Begin at the line containing "# Batts: each" and stop at the line containing "bpy.context.scene.collection.objects.link(empty)"; copy those lines exactly, ends included, and nothing else.
----
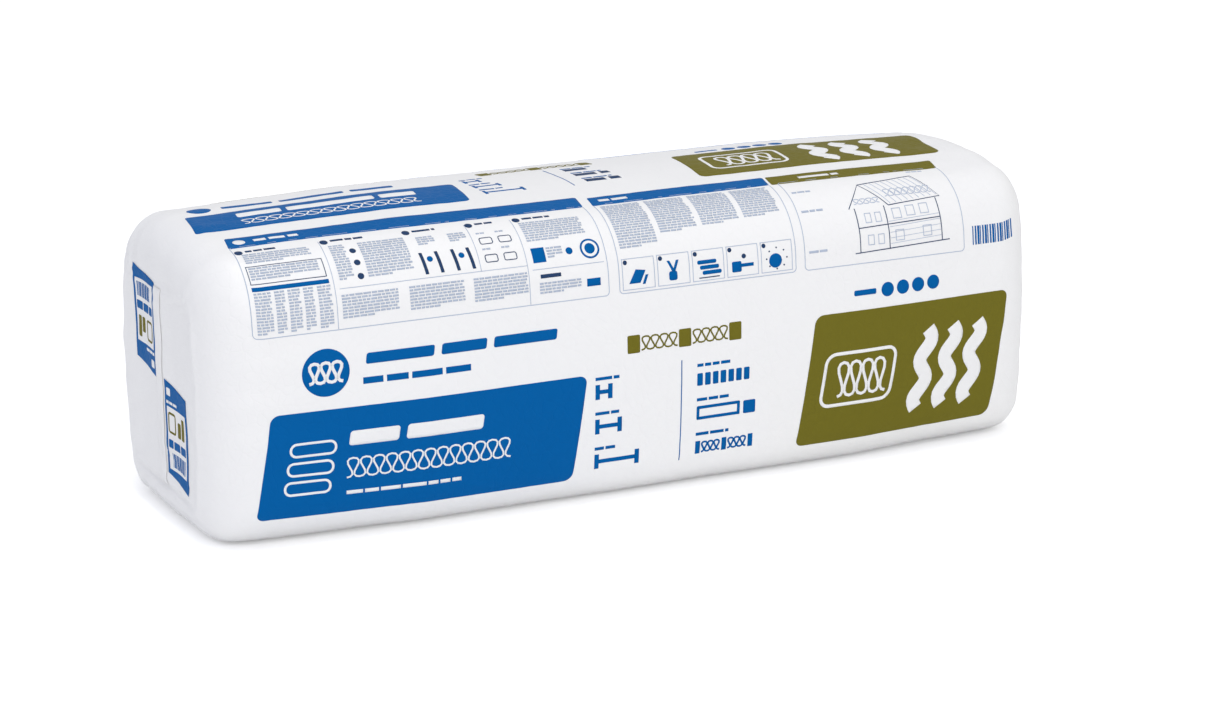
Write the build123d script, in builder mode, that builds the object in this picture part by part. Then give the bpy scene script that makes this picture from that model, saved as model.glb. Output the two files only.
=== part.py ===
"""Bag of glass-fibre insulation batts, lying on its long side.

Seven kraft-faced batts, each folded in half, are pressed side by side and
sealed in a bag of white printed film. The wool swells against the film, so
the faces bow out and the long edges are round. The ends draw in, lift off
the floor and round over to a flat, with the film's seal lying on it.

X runs along the bag, -Y is its printed front and +Z is up. The origin is in
the middle of the base, on the floor. Lengths are in millimetres.
"""
import os
from math import radians, sin, sqrt

from build123d import *

# Batts
batt_count = 7  # folded batts, side by side
batt_length = 2362.0  # one batt laid out flat, 93 in
batt_width = 387.0  # 15 in batt, spread 6 mm by the pressing
layer = 29.4  # one layer of wool, pressed from 89 mm
fold_slit = 1.0  # between the two layers of a folded batt
batt_gap = 0.6  # between neighbouring batts

# Film
film = 0.6  # wall of the bag
film_gap = 3.0  # slack, from the film to the wool
end_room = 8.9  # slack film past the batts at each end
seal_width = 25.0  # strip where the film is welded shut, laid over on each end
seal_thickness = 1.2  # two skins of film

# Swelling of the full bag
front_swell = 15.0  # front and back faces, from their long edges to the middle
top_crown = 25.0  # top face, from its long edges to the ridge
resting_length = 640.0  # middle of the bag, which lies flat on the floor
end_lift = 3.0  # underside, from the resting length to the end's rounding
end_taper = 12.0  # each side, over the same length
end_drop = 5.0  # top, over the same length

# Long edges
top_front_radius = 86.0
top_back_radius = 96.0
bottom_front_radius = 66.0
bottom_back_radius = 52.0

# Rounding of each end, from the long faces to its flat
end_side_radius = 75.0  # at the front and at the back
end_top_radius = 53.0
end_base_radius = 36.0
flat_corner_radius = 30.0  # what is left of the long edges' radii on the flat
end_bands = 4  # straight bands that make up the rounding

folded_length = batt_length / 2
batt_thickness = 2 * layer + fold_slit
batt_pitch = batt_thickness + batt_gap
stack_depth = batt_count * batt_pitch - batt_gap
bag_length = folded_length + 2 * (end_room + film)
bag_depth = stack_depth + 2 * (film_gap + film)
bag_height = batt_width + 2 * (film_gap + film)
half_rest = resting_length / 2


def drawn_in(radius, to_flat):
    """How far an end's rounding of this radius moves a face in, at a distance from the end's flat."""
    along = max(radius - to_flat, 0)
    return radius - sqrt(radius**2 - along**2)


def cross_section(position, inset):
    """The section across the bag at a place along it, every side moved in by inset."""
    to_flat = bag_length / 2 - inset - position
    tapering_length = bag_length / 2 - end_side_radius - half_rest
    tapered = min((position - half_rest) / tapering_length, 1)
    side_in = drawn_in(end_side_radius - inset, to_flat)
    rounded = side_in / (end_side_radius - inset)

    edge_depth = bag_depth / 2 - front_swell - inset - end_taper * tapered - side_in
    face_depth = edge_depth + front_swell
    base = inset + end_lift * tapered + drawn_in(end_base_radius - inset, to_flat)
    ridge = bag_height - inset - end_drop * tapered - drawn_in(end_top_radius - inset, to_flat)
    shoulder = ridge - top_crown
    middle = (base + shoulder) / 2

    with BuildSketch(Plane.YZ.offset(position)) as section:
        with BuildLine():
            Line((-edge_depth, base), (edge_depth, base))
            ThreePointArc((edge_depth, base), (face_depth, middle), (edge_depth, shoulder))
            ThreePointArc((edge_depth, shoulder), (0, ridge), (-edge_depth, shoulder))
            ThreePointArc((-edge_depth, shoulder), (-face_depth, middle), (-edge_depth, base))
        make_face()
        for corner, radius in (
            ((-edge_depth, shoulder), top_front_radius),
            ((edge_depth, shoulder), top_back_radius),
            ((-edge_depth, base), bottom_front_radius),
            ((edge_depth, base), bottom_back_radius),
        ):
            rounded_radius = radius + (flat_corner_radius - radius) * rounded - inset
            fillet(section.vertices().sort_by_distance(corner)[0], rounded_radius)
    return section.sketch


def stuffed_form(inset):
    """The form of the full bag, every face moved in by inset. One half is made and mirrored."""
    sections = [cross_section(half_rest, inset)]
    for band in range(end_bands + 1):
        turn = radians(90 * band / end_bands)
        to_flat = (end_side_radius - inset) * (1 - sin(turn))
        sections.append(cross_section(bag_length / 2 - inset - to_flat, inset))

    with BuildPart() as form:
        extrude(sections[0], amount=-half_rest)
        loft(sections, ruled=True)
        mirror(about=Plane.YZ)
    return form.part


def save(part, name):
    """Name a finished piece and write it to its own file."""
    part.label = name
    export_step(part, f"parts/{name}.step")


os.makedirs("parts", exist_ok=True)

# Bag: one skin of film round the whole stack, welded shut up the middle of each end
seal_foot = end_lift + end_base_radius
seal_head = bag_height - end_drop - end_top_radius - top_crown
with BuildPart() as bag_film:
    add(stuffed_form(0))
    add(stuffed_form(film), mode=Mode.SUBTRACT)
    with BuildSketch(Plane.YZ.offset(bag_length / 2 - film)):
        with Locations((0, (seal_foot + seal_head) / 2)):
            Rectangle(seal_width, seal_head - seal_foot)
    seal = extrude(amount=film + seal_thickness)
    mirror(seal, about=Plane.YZ)
save(bag_film.part, "bag_film")

# Batts: each folded in half, the fold at alternate ends, on edge and pressed to the form of the bag
wool_space = stuffed_form(film + film_gap)
for number in range(batt_count):
    centre = number * batt_pitch + (batt_thickness - stack_depth) / 2
    fold_end = Axis.X if number % 2 == 0 else -Axis.X
    with BuildPart() as batt:
        with BuildSketch(Plane.XY) as outline:
            with Locations((0, centre)):
                Rectangle(folded_length, batt_thickness)
            fillet(outline.vertices().group_by(fold_end)[-1], layer)
            with Locations((-layer * fold_end.direction.X / 2, centre)):
                Rectangle(folded_length - layer, fold_slit, mode=Mode.SUBTRACT)
        extrude(amount=bag_height)
        add(wool_space, mode=Mode.INTERSECT)
    save(batt.part, f"batt_{number + 1}")
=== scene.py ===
"""A sealed film bag of folded insulation batts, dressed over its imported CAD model.

Lengths are in metres, +Z is up and the printed front looks towards -Y.
"""
import math
from bisect import bisect_right

import bmesh
import bpy
from mathutils import Euler, Matrix, Vector, noise
from mathutils.bvhtree import BVHTree


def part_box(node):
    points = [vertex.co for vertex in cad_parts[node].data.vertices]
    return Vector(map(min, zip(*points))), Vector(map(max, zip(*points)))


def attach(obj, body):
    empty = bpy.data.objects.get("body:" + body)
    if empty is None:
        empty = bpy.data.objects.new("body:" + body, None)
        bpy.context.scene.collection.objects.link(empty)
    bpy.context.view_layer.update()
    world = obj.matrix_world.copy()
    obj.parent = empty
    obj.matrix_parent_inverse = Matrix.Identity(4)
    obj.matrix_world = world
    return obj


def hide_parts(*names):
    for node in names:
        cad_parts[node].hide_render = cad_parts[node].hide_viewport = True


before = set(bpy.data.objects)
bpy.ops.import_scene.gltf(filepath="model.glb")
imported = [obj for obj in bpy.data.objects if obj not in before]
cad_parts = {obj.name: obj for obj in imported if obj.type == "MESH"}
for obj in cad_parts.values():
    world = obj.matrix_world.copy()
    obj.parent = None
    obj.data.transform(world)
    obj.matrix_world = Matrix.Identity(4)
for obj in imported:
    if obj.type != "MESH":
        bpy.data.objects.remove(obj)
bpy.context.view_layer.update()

# Camera
# It stands off the bag's left front corner, a little above it, as in the photograph,
# and looks across the printed front to the left end.
camera_place = Vector((-1.9121, -4.0398, 1.3512))
camera_yaw = math.radians(25.785)
camera_pitch = math.radians(15.097)
camera_roll = math.radians(-0.492)
sensor_width = 36.0
camera_lens = 100.89

camera_data = bpy.data.cameras.new("camera")
camera_data.sensor_width = sensor_width
camera_data.lens = camera_lens
camera = bpy.data.objects.new("camera", camera_data)
bpy.context.scene.collection.objects.link(camera)
camera.matrix_world = (
    Matrix.Translation(camera_place)
    @ Euler((math.pi / 2 - camera_pitch, 0, -camera_yaw)).to_matrix().to_4x4()
    @ Matrix.Rotation(camera_roll, 4, "Z")
)
bpy.context.scene.camera = camera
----
**Solution**
# Batts: each folded in half, the fold at alternate ends, on edge and pressed to the form of the bag
wool_space = stuffed_form(film + film_gap)
for number in range(batt_count):
    centre = number * batt_pitch + (batt_thickness - stack_depth) / 2
    fold_end = Axis.X if number % 2 == 0 else -Axis.X
    with BuildPart() as batt:
        with BuildSketch(Plane.XY) as outline:
            with Locations((0, centre)):
                Rectangle(folded_length, batt_thickness)
            fillet(outline.vertices().group_by(fold_end)[-1], layer)
            with Locations((-layer * fold_end.direction.X / 2, centre)):
                Rectangle(folded_length - layer, fold_slit, mode=Mode.SUBTRACT)
        extrude(amount=bag_height)
        add(wool_space, mode=Mode.INTERSECT)
    save(batt.part, f"batt_{number + 1}")
=== scene.py ===
"""A sealed film bag of folded insulation batts, dressed over its imported CAD model.

Lengths are in metres, +Z is up and the printed front looks towards -Y.
"""
import math
from bisect import bisect_right

import bmesh
import bpy
from mathutils import Euler, Matrix, Vector, noise
from mathutils.bvhtree import BVHTree


def part_box(node):
    points = [vertex.co for vertex in cad_parts[node].data.vertices]
    return Vector(map(min, zip(*points))), Vector(map(max, zip(*points)))


def attach(obj, body):
    empty = bpy.data.objects.get("body:" + body)
    if empty is None:
        empty = bpy.data.objects.new("body:" + body, None)
        bpy.context.scene.collection.objects.link(empty)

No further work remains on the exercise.